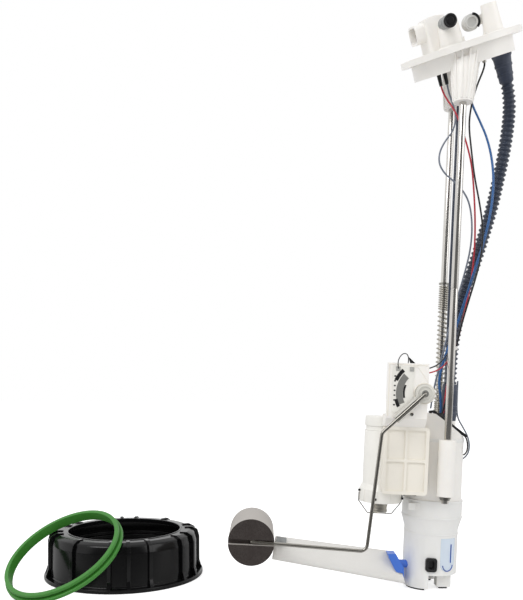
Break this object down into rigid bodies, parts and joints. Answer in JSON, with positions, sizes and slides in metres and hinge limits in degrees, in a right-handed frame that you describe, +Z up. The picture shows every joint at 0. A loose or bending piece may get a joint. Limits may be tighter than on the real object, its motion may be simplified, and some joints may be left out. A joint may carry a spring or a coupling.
{
  "type": "fuel pump module",
  "caption": "In-tank fuel pump module: reservoir with electric pump, sprung guide rods to a tank flange, level sender with float arm, strainer, lock ring and gasket.",
  "frame": {"origin": "middle of the whole set's footprint, on the floor", "axes": "+Z up, the front of the set faces -Y, the reservoir stands at +X and the lock ring lies at -X"},
  "size_m": [0.4707, 0.1918, 0.5279],
  "materials": {
    "white_plastic": "semi-gloss",
    "cream_plastic": "satin",
    "grey_plastic": "satin",
    "blue_plastic": "satin",
    "black_plastic": "gloss",
    "float_foam": "matte",
    "steel": "polished",
    "tin": "bright",
    "copper": "satin",
    "magnet": "matte",
    "carbon": "matte",
    "resin": "matte",
    "circuit_card": "satin",
    "black_rubber": "matte",
    "hose_rubber": "satin",
    "green_rubber": "matte",
    "woven_cloth": "woven",
    "filter_paper": "pleated",
    "red_sheath": "gloss",
    "blue_sheath": "gloss",
    "black_sheath": "gloss",
    "grey_sheath": "gloss",
    "white_nylon": "satin"
  },
  "bodies": {
    "reservoir": {"black_wire": "black_sheath", "blue_wires": "blue_sheath", "cable_tie": "white_nylon", "canister_cap": "white_plastic", "filter_canister": "white_plastic", "filter_element": "filter_paper", "foot_pads": "black_rubber", "hose": "hose_rubber", "inlet_valve": "black_plastic", "jet_pump": "black_plastic", "level_window": "blue_plastic", "lower_boot": "black_rubber", "pressure_regulator": "steel", "pump_base": "black_plastic", "pump_bearing_plate": "black_plastic", "pump_brushes": "carbon", "pump_cap": "black_plastic", "pump_case": "steel", "pump_cradle": "white_plastic", "pump_housing": "white_plastic", "pump_leads": "black_sheath", "pump_magnets": "magnet", "red_wire": "red_sheath", "regulator_bail": "steel", "reservoir_cup": "white_plastic", "reservoir_lid": "white_plastic", "resistor_track": "copper", "return_spring": "steel", "rod_guides": "white_plastic", "sender_card": "circuit_card", "sender_cover": "cream_plastic", "sender_leads": "black_sheath", "sender_plate": "white_plastic", "sensor_wire": "grey_sheath", "strainer_connector": "blue_plastic", "strainer_sock": "woven_cloth", "strainer_tab": "grey_plastic", "vent_tube": "hose_rubber", "wire_grommet": "black_rubber"},
    "flange": {"flange": "white_plastic", "nipple_1": "grey_plastic", "nipple_2": "white_plastic", "nipple_caps": "black_plastic", "terminal_pins": "tin", "terminal_boots": "black_rubber", "ground_terminal": "tin", "upper_boot": "black_rubber", "front_rod": "steel", "rear_rod": "steel", "rod_clips": "steel"},
    "float_arm": {"arm_holder": "grey_plastic", "float_wire": "steel", "float_body": "float_foam"},
    "rotor": {"pump_shaft": "steel", "pump_armature": "copper", "pump_commutator": "copper", "pump_impeller": "resin"},
    "lock_ring": {"lock_ring": "black_plastic"},
    "gasket": {"flange_gasket": "green_rubber"}
  },
  "joints": [
    {"name": "flange_slide", "type": "slide", "parent": "reservoir", "child": "flange", "axis": [0.0454, 0, 0.999], "range_m": [-0.05, 0], "stiffness_N_per_m": 150, "springref_m": 0.04, "deforming": ["return_spring", "hose", "blue_wires", "red_wire", "black_wire", "sensor_wire", "vent_tube"]},
    {"name": "float_arm_hinge", "type": "hinge", "parent": "reservoir", "child": "float_arm", "pos_m": [0.13986, -0.0666, 0.178], "axis": [0, 1, 0], "range_deg": [0, 78]},
    {"name": "rotor_spin", "type": "hinge", "parent": "reservoir", "child": "rotor", "pos_m": [0.15372, -0.0202, 0.06005], "axis": [0.0454, 0, 0.999], "continuous": true},
    {"name": "lock_ring_lift", "type": "slide", "parent": "reservoir", "child": "lock_ring", "axis": [0, 0, 1], "range_m": [0, 0.1]},
    {"name": "gasket_lift", "type": "slide", "parent": "lock_ring", "child": "gasket", "axis": [-0.3071, -0.4452, 0.8411], "range_m": [0, 0.08]}
  ]
}
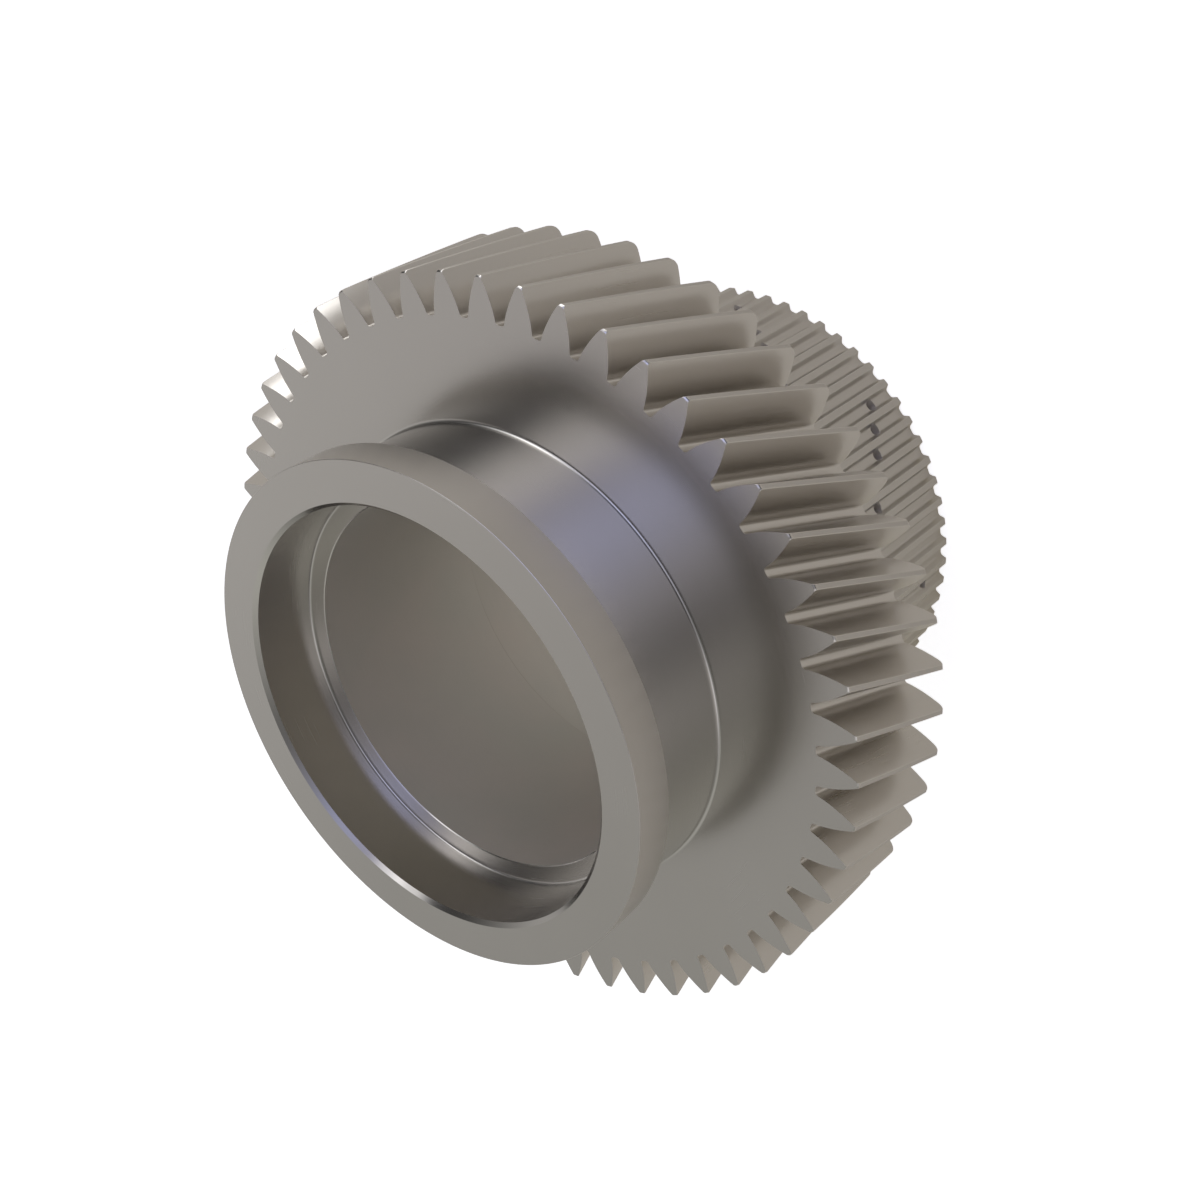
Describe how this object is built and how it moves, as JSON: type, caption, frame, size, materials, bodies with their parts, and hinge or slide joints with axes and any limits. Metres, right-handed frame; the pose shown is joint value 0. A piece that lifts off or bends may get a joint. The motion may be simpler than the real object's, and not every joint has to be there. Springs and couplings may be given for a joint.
{
  "type": "transmission gear",
  "caption": "Compound helical gear in satin steel, with a stepped bore, a collared bearing hub on one side and a long splined clutch hub with oil holes on the other.",
  "frame": {"origin": "centre of the bore at the splined end, which the gear stands on", "axes": "+Z along the bore, from the splined end towards the bearing hub; +X through the middle of a helical tooth at its hub-side face"},
  "size_m": [0.135, 0.135, 0.0955],
  "materials": {
    "satin_steel": "satin, fine turned and ground marks"
  },
  "bodies": {
    "root": {"gear": "satin_steel"}
  },
  "joints": []
}
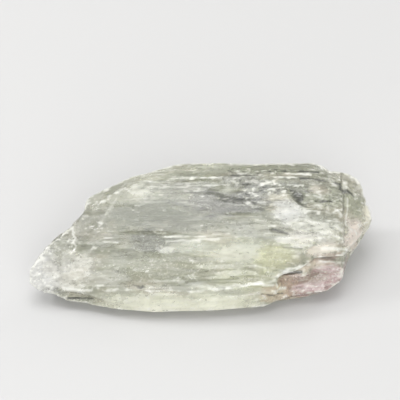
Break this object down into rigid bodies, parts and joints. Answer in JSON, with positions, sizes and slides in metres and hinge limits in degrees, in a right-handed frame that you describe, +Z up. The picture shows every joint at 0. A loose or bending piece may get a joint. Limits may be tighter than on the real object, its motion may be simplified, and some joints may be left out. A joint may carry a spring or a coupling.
{
  "type": "kunzite crystal",
  "caption": "Rough kunzite crystal: a flattened, striated prism with a pointed tip, a broken end, long ledges and a flat face to rest on.",
  "frame": {"origin": "on the resting plane, under the middle of the crystal's bounding box", "axes": "+X along the crystal's length and its striations, from the pointed tip to the broken end; +Y across it, from the low front to the high back; +Z up from the resting face, the shortest way through"},
  "size_m": [0.075, 0.0326, 0.0185],
  "materials": {
    "kunzite": "clear to cloudy pale grey-green crystal, vitreous, pink at one corner and frosted white at the tip"
  },
  "bodies": {
    "root": {"crystal": "kunzite"}
  },
  "joints": []
}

What you need to do: Restate all of the entries above precisely.

Result below:
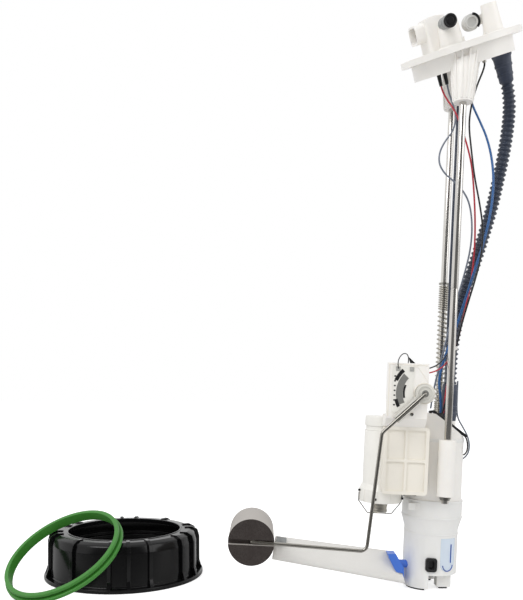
Break this object down into rigid bodies, parts and joints. Answer in JSON, with positions, sizes and slides in metres and hinge limits in degrees, in a right-handed frame that you describe, +Z up. The picture shows every joint at 0. A loose or bending piece may get a joint. Limits may be tighter than on the real object, its motion may be simplified, and some joints may be left out. A joint may carry a spring or a coupling.
{
  "type": "fuel pump module",
  "caption": "In-tank fuel pump module: reservoir with electric pump, sprung guide rods to a tank flange, level sender with float arm, strainer, lock ring and gasket.",
  "frame": {"origin": "middle of the whole set's footprint, on the floor", "axes": "+Z up, the front of the set faces -Y, the reservoir stands at +X and the lock ring lies at -X"},
  "size_m": [0.4707, 0.1918, 0.5279],
  "materials": {
    "white_plastic": "semi-gloss",
    "cream_plastic": "satin",
    "grey_plastic": "satin",
    "blue_plastic": "satin",
    "black_plastic": "gloss",
    "float_foam": "matte",
    "steel": "polished",
    "tin": "bright",
    "copper": "satin",
    "magnet": "matte",
    "carbon": "matte",
    "resin": "matte",
    "circuit_card": "satin",
    "black_rubber": "matte",
    "hose_rubber": "satin",
    "green_rubber": "matte",
    "woven_cloth": "woven",
    "filter_paper": "pleated",
    "red_sheath": "gloss",
    "blue_sheath": "gloss",
    "black_sheath": "gloss",
    "grey_sheath": "gloss",
    "white_nylon": "satin"
  },
  "bodies": {
    "reservoir": {"black_wire": "black_sheath", "blue_wires": "blue_sheath", "cable_tie": "white_nylon", "canister_cap": "white_plastic", "filter_canister": "white_plastic", "filter_element": "filter_paper", "foot_pads": "black_rubber", "hose": "hose_rubber", "inlet_valve": "black_plastic", "jet_pump": "black_plastic", "level_window": "blue_plastic", "lower_boot": "black_rubber", "pressure_regulator": "steel", "pump_base": "black_plastic", "pump_bearing_plate": "black_plastic", "pump_brushes": "carbon", "pump_cap": "black_plastic", "pump_case": "steel", "pump_cradle": "white_plastic", "pump_housing": "white_plastic", "pump_leads": "black_sheath", "pump_magnets": "magnet", "red_wire": "red_sheath", "regulator_bail": "steel", "reservoir_cup": "white_plastic", "reservoir_lid": "white_plastic", "resistor_track": "copper", "return_spring": "steel", "rod_guides": "white_plastic", "sender_card": "circuit_card", "sender_cover": "cream_plastic", "sender_leads": "black_sheath", "sender_plate": "white_plastic", "sensor_wire": "grey_sheath", "strainer_connector": "blue_plastic", "strainer_sock": "woven_cloth", "strainer_tab": "grey_plastic", "vent_tube": "hose_rubber", "wire_grommet": "black_rubber"},
    "flange": {"flange": "white_plastic", "nipple_1": "grey_plastic", "nipple_2": "white_plastic", "nipple_caps": "black_plastic", "terminal_pins": "tin", "terminal_boots": "black_rubber", "ground_terminal": "tin", "upper_boot": "black_rubber", "front_rod": "steel", "rear_rod": "steel", "rod_clips": "steel"},
    "float_arm": {"arm_holder": "grey_plastic", "float_wire": "steel", "float_body": "float_foam"},
    "rotor": {"pump_shaft": "steel", "pump_armature": "copper", "pump_commutator": "copper", "pump_impeller": "resin"},
    "lock_ring": {"lock_ring": "black_plastic"},
    "gasket": {"flange_gasket": "green_rubber"}
  },
  "joints": [
    {"name": "flange_slide", "type": "slide", "parent": "reservoir", "child": "flange", "axis": [0.0454, 0, 0.999], "range_m": [-0.05, 0], "stiffness_N_per_m": 150, "springref_m": 0.04, "deforming": ["return_spring", "hose", "blue_wires", "red_wire", "black_wire", "sensor_wire", "vent_tube"]},
    {"name": "float_arm_hinge", "type": "hinge", "parent": "reservoir", "child": "float_arm", "pos_m": [0.13986, -0.0666, 0.178], "axis": [0, 1, 0], "range_deg": [0, 78]},
    {"name": "rotor_spin", "type": "hinge", "parent": "reservoir", "child": "rotor", "pos_m": [0.15372, -0.0202, 0.06005], "axis": [0.0454, 0, 0.999], "continuous": true},
    {"name": "lock_ring_lift", "type": "slide", "parent": "reservoir", "child": "lock_ring", "axis": [0, 0, 1], "range_m": [0, 0.1]},
    {"name": "gasket_lift", "type": "slide", "parent": "lock_ring", "child": "gasket", "axis": [-0.3071, -0.4452, 0.8411], "range_m": [0, 0.08]}
  ]
}
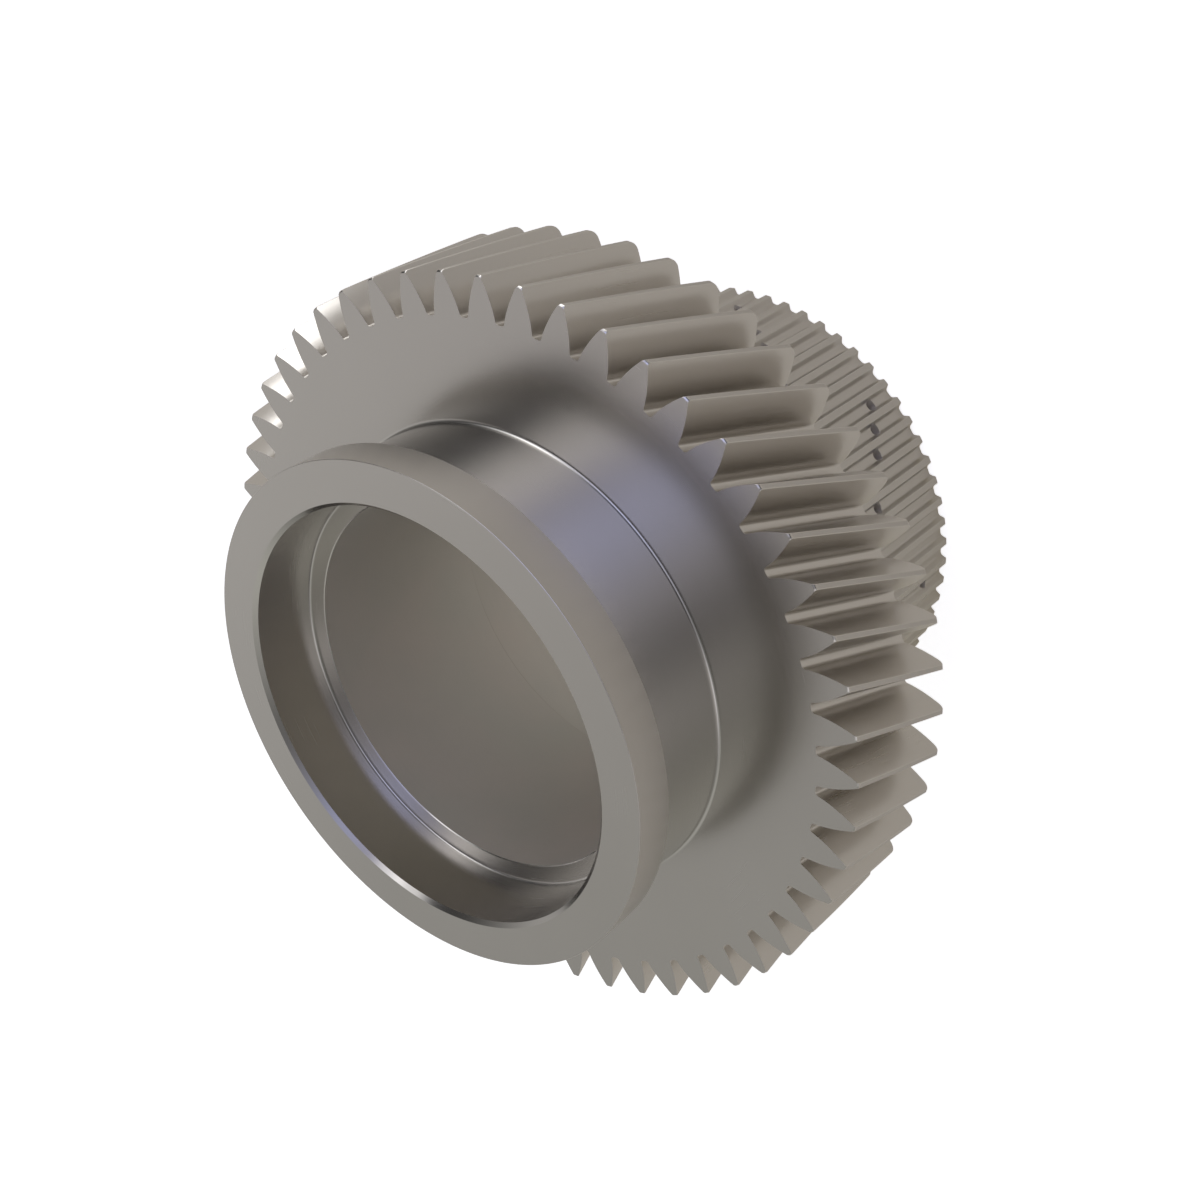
Describe how this object is built and how it moves, as JSON: type, caption, frame, size, materials, bodies with their parts, and hinge or slide joints with axes and any limits. Metres, right-handed frame; the pose shown is joint value 0. A piece that lifts off or bends may get a joint. The motion may be simpler than the real object's, and not every joint has to be there. Springs and couplings may be given for a joint.
{
  "type": "transmission gear",
  "caption": "Compound helical gear in satin steel, with a stepped bore, a collared bearing hub on one side and a long splined clutch hub with oil holes on the other.",
  "frame": {"origin": "centre of the bore at the splined end, which the gear stands on", "axes": "+Z along the bore, from the splined end towards the bearing hub; +X through the middle of a helical tooth at its hub-side face"},
  "size_m": [0.135, 0.135, 0.0955],
  "materials": {
    "satin_steel": "satin, fine turned and ground marks"
  },
  "bodies": {
    "root": {"gear": "satin_steel"}
  },
  "joints": []
}
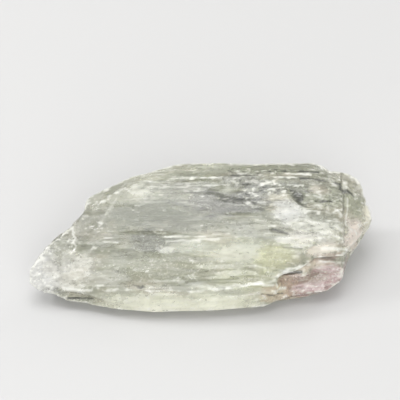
Break this object down into rigid bodies, parts and joints. Answer in JSON, with positions, sizes and slides in metres and hinge limits in degrees, in a right-handed frame that you describe, +Z up. The picture shows every joint at 0. A loose or bending piece may get a joint. Limits may be tighter than on the real object, its motion may be simplified, and some joints may be left out. A joint may carry a spring or a coupling.
{
  "type": "kunzite crystal",
  "caption": "Rough kunzite crystal: a flattened, striated prism with a pointed tip, a broken end, long ledges and a flat face to rest on.",
  "frame": {"origin": "on the resting plane, under the middle of the crystal's bounding box", "axes": "+X along the crystal's length and its striations, from the pointed tip to the broken end; +Y across it, from the low front to the high back; +Z up from the resting face, the shortest way through"},
  "size_m": [0.075, 0.0326, 0.0185],
  "materials": {
    "kunzite": "clear to cloudy pale grey-green crystal, vitreous, pink at one corner and frosted white at the tip"
  },
  "bodies": {
    "root": {"crystal": "kunzite"}
  },
  "joints": []
}